Favorite container plants for full sun
I love figuring out which plants will go together. I’ll sort of move them around until I settle on their permanent summer friends. I think a lot about shape and which plants will serve as the requisite “fillers, thrillers, and spillers.” I also like to sneak in some edibles, too, especially herbs, like basil, sage, parsley, and thyme. All of these plants attract valuable pollinators to the garden.

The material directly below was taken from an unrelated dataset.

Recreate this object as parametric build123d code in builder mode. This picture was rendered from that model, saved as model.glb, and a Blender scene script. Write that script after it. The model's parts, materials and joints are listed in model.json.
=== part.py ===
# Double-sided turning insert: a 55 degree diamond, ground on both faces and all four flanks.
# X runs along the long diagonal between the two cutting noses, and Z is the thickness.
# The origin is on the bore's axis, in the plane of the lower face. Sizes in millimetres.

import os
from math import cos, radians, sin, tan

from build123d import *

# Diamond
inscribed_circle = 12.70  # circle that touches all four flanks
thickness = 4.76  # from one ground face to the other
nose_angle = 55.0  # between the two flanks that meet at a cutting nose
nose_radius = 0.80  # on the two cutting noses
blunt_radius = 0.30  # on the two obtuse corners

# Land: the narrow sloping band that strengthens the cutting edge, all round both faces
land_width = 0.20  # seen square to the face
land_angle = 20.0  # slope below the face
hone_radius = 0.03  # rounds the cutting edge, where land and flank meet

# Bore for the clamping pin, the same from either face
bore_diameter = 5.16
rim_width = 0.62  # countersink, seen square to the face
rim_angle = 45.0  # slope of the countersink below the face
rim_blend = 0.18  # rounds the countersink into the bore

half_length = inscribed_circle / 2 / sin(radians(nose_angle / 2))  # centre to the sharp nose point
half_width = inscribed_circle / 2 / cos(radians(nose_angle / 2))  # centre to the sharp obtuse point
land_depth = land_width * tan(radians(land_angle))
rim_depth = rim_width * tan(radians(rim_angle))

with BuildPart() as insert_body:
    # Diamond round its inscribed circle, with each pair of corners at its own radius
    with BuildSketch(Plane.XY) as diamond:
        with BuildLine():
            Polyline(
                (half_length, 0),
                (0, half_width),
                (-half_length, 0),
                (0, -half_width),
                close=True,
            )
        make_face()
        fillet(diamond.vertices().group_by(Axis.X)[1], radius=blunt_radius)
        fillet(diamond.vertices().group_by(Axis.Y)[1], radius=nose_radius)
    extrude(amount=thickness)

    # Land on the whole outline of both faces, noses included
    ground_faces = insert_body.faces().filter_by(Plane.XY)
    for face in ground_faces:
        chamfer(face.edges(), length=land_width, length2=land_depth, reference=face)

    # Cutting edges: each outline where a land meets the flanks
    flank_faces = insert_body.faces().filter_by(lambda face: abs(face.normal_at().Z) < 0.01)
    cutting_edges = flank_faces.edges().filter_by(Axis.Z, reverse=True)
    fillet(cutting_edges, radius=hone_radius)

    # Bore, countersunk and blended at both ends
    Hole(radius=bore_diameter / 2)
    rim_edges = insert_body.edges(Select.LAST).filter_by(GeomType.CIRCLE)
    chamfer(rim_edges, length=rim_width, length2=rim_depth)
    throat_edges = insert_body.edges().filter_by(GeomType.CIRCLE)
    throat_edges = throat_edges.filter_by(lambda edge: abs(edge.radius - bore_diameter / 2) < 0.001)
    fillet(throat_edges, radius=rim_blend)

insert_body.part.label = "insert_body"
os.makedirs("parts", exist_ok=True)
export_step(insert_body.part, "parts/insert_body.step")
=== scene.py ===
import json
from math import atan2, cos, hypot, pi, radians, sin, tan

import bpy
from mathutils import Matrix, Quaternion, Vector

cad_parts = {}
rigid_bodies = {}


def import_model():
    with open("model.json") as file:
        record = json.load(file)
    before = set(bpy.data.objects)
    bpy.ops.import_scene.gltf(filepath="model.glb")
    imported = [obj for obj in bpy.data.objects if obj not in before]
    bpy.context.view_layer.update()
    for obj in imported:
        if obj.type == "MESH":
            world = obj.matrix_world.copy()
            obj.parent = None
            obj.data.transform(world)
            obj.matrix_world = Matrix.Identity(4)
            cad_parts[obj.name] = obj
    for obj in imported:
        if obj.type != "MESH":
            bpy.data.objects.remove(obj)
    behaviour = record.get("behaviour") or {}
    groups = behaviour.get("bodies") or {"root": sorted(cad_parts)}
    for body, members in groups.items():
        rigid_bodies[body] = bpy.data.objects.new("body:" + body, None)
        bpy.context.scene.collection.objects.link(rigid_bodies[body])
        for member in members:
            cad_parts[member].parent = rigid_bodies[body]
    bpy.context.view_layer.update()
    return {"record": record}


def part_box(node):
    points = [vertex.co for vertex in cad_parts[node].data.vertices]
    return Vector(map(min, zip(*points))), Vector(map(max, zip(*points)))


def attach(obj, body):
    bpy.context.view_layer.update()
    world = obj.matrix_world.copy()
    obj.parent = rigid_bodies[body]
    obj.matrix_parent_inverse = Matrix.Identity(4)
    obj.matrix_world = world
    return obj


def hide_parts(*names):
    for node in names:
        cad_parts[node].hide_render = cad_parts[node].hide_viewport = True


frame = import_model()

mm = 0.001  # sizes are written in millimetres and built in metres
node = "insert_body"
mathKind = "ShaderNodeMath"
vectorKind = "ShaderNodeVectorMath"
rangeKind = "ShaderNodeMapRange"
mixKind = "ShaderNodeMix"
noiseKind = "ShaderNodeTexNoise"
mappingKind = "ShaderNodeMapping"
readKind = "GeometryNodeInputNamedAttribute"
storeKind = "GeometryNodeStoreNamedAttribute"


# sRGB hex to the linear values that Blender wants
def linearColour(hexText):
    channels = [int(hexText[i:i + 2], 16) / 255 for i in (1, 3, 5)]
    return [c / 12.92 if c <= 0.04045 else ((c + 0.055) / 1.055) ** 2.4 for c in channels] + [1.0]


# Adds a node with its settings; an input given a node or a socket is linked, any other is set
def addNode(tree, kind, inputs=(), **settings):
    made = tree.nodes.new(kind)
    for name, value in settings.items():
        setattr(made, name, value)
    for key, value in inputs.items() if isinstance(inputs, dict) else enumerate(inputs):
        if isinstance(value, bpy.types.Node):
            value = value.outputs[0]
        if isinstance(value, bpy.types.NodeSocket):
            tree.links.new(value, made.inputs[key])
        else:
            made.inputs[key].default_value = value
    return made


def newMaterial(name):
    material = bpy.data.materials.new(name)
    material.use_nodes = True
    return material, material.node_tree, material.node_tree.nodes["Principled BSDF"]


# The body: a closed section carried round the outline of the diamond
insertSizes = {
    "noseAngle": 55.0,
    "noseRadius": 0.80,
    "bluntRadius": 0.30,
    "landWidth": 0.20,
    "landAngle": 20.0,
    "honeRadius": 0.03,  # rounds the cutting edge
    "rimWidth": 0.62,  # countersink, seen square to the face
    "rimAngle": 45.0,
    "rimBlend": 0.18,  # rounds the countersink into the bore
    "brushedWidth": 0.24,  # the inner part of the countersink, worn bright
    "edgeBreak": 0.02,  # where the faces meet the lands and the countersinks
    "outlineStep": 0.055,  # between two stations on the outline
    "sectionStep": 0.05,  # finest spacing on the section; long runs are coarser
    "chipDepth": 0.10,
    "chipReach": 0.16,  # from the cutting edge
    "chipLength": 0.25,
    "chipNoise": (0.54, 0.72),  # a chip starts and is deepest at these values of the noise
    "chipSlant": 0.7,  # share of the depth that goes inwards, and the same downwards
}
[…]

While most of the plants I use are annuals, I do sneak the odd perennial, like coral bells (Heuchera), into my container arrangements. At the end of the season, I’ll be sure to plant them somewhere in the garden so I can use them the following year. Or, I add them to an ornamental garden.

Cuphea
A new-to-me favorite that I discovered in recent years is Cuphea. This heat-tolerant flower was a hummingbird and bee magnet and did really well in my pots. The nectar-rich flowers last well into the fall. I even found a few flowers coming up through cracks in my concrete front porch. I had let them go to seed and they self-sowed.

Gomphrena
Ping Pong Lavender is a lovely variety of Gomphrena, a plant I first saw at the California Spring Trials. I fell in love with the quirky, spherical blooms. They look great in cut flower arrangements and provide a different shape to containers.

Verbena
Verbena is one of those dependable “fillers” in a container. It spreads nicely and blooms throughout the entire season. Even before all the flowers have bloomed, you get these lovely wreaths of color. As it spreads outwards, wind the stems through parts of your arrangement, so they blend in.

Calibrachoa
I can’t remember when I discovered these heat-tolerant, self-cleaning beauties, but at least one variety of calibrachoa makes its way into my containers each year. They mound well in hanging baskets and fill in nicely in containers, cascading over the sides of the pot. Sometimes I’ll work my whole container color combination around a calibrachoa.

Petunias
I used to have mixed feelings about petunias, mostly because they can get so darned leggy and their sticky petals require deadheading. However, there are SO many really vely varieties these days that I find them hard to resist. I just make sure to do the proper maintenance on them.

Plant breeders have also been working on blending some of the characteristics gardeners love about petunias with other plants. SuperCal, for example, is a hybrid combining the bigger petunia blooms with the interesting colours of calibrachoa. They are heat tolerant and their blooms don’t turn to mush after a hard rain. There are a few different types of Supertunias are self-cleaning, mounding plants that are heat and drought tolerant. I find the blooms to be super prolific and they last well into the fall.

Dahlias
I generally look for dahlia plants that are well on their way, but you could plant a dahlia tuber in a pot, giving it space to grow among the rest of your arrangement. Another option would be to give it a head start indoors about a month before you’re ready to plant outside. Whether you’re purchasing a tuber or plant, be mindful of how big the bloom will be. It would be a challenge to grow a dinnerplate dahlia in a tiny little pot!

Sneak in some edible container plants for full sun
Not only do herbs add their obvious fragrance and colour to a container arrangement, they all offer their own unique texture. I sneak herbs—parsley (flat leaf and curly), cilantro, sage (look for fun varieties, like pineapple), basil, mint (mojito, chocolate, etc.), and lemongrass.
Lemongrass
One of my favorite tips when I’m giving my raised bed talks is to plant lemongrass in place of your spike or dracaena plant. This hardy annual loves the sun and provides that same height, but with the added bonus that you can eat it. I dry lemongrass for herbal tea, and I pull out sprigs of it through the fall when the crockpot comes out to make curries.

Parsley
I use a lot of parsley in my cooking, so I like to have lots of plants on the go. This means that parsley, either flat leaf or curly, is snuck into a lot of my ornamental summer containers. And because I have so many plants, I don’t mind sharing with the swallowtail caterpillars that will appear out of nowhere to munch away.

Lemon thyme
I love growing lemon thyme in containers because of the variegated green and yellow leaves and the lemony scent. You can harvest it throughout the season and it remains nice and bushy in the pot. And at the end of the season, I’ll just pop it into the garden to overwinter.




I love the idea to add herbs to the pot! I’ve been playing around with herb garden ideas, but maybe it’s not necessary to do both.
Thanks for the ideas. Our 8 foot deep, 44 foot wide front porch is where we live six months out of the year and needs a lot of attention and thought. And potting soil. Most years my plant choices have been successful but then there was that all-herb year when the porch looked sad and we developed a long lasting aversion to basil. More creativity needed here.